Data segment:
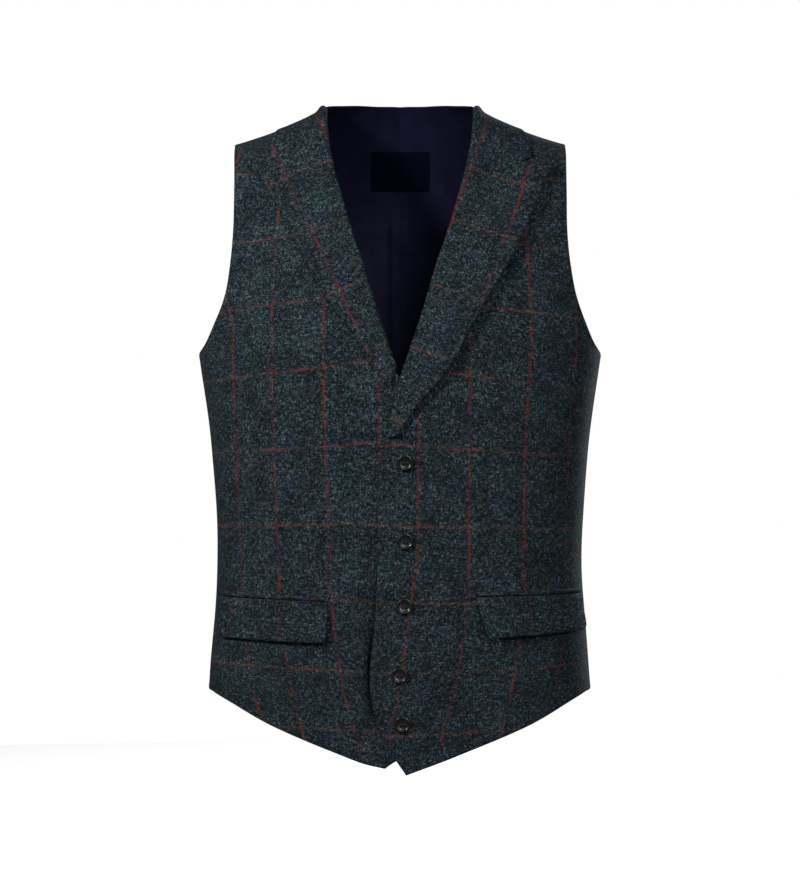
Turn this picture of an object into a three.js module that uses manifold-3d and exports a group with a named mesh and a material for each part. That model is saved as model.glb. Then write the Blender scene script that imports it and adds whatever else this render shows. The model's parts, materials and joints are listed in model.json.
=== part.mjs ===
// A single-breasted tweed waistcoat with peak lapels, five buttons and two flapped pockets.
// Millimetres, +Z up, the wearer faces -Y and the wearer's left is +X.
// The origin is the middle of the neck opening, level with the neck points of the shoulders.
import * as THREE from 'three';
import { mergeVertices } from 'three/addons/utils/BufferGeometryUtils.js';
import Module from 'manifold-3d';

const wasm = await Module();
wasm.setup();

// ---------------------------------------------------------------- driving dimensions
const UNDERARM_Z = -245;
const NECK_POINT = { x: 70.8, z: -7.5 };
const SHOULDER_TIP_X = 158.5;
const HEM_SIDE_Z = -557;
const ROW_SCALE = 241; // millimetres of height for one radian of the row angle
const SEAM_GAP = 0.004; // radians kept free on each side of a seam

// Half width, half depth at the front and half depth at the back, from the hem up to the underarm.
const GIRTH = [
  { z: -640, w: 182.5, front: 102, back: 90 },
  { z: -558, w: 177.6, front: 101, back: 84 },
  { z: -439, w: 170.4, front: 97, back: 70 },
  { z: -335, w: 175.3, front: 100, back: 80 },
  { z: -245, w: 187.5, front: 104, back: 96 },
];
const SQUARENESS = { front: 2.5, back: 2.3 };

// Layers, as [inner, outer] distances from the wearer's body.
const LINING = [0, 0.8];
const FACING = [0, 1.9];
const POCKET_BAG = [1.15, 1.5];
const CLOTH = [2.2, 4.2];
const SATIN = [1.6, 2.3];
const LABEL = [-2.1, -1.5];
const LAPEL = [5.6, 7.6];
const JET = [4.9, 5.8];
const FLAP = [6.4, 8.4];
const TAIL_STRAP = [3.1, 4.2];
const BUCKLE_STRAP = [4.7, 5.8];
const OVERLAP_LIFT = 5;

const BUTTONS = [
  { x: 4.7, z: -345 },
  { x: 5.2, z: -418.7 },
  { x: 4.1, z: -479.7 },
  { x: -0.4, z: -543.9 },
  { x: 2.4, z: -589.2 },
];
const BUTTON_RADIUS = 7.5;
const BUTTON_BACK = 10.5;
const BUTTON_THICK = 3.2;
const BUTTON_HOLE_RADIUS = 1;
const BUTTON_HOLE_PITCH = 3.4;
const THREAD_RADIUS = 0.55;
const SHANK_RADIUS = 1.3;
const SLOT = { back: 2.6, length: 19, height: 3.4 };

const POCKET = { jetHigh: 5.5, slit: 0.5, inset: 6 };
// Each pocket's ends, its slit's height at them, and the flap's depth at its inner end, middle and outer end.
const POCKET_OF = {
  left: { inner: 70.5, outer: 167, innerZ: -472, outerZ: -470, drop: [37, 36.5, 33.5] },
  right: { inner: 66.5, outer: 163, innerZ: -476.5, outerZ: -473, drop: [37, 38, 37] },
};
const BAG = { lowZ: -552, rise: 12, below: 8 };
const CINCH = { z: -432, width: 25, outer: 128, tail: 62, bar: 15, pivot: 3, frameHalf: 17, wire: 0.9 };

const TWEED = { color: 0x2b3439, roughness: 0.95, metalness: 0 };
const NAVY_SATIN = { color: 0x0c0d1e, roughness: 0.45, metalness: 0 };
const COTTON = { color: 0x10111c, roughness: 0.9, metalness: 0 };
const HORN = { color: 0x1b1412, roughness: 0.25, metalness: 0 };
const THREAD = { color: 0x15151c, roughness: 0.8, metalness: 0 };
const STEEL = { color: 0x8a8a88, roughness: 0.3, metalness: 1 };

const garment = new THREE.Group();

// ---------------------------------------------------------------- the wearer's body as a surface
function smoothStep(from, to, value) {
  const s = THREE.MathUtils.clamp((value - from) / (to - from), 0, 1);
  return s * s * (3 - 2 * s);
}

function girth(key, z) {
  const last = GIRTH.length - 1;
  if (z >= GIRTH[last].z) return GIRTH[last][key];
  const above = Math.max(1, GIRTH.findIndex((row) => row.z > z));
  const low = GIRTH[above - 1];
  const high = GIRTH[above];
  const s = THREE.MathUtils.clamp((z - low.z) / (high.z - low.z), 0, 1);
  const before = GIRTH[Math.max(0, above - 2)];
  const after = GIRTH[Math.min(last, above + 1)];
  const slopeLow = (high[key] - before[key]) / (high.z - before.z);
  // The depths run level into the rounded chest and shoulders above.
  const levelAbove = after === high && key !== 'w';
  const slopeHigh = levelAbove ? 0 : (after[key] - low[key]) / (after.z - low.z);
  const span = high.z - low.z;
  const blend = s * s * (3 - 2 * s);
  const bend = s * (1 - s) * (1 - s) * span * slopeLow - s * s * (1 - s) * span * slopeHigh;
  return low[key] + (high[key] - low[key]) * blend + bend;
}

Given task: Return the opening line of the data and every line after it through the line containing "wasm.setup();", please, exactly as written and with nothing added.

Full response:
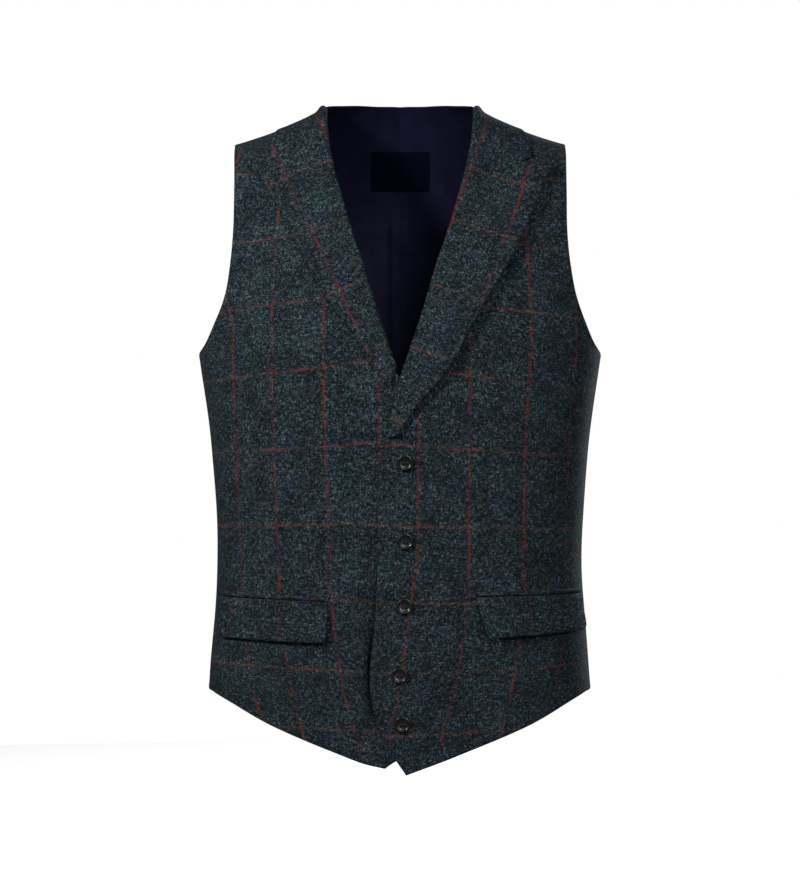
Turn this picture of an object into a three.js module that uses manifold-3d and exports a group with a named mesh and a material for each part. That model is saved as model.glb. Then write the Blender scene script that imports it and adds whatever else this render shows. The model's parts, materials and joints are listed in model.json.
=== part.mjs ===
// A single-breasted tweed waistcoat with peak lapels, five buttons and two flapped pockets.
// Millimetres, +Z up, the wearer faces -Y and the wearer's left is +X.
// The origin is the middle of the neck opening, level with the neck points of the shoulders.
import * as THREE from 'three';
import { mergeVertices } from 'three/addons/utils/BufferGeometryUtils.js';
import Module from 'manifold-3d';

const wasm = await Module();
wasm.setup();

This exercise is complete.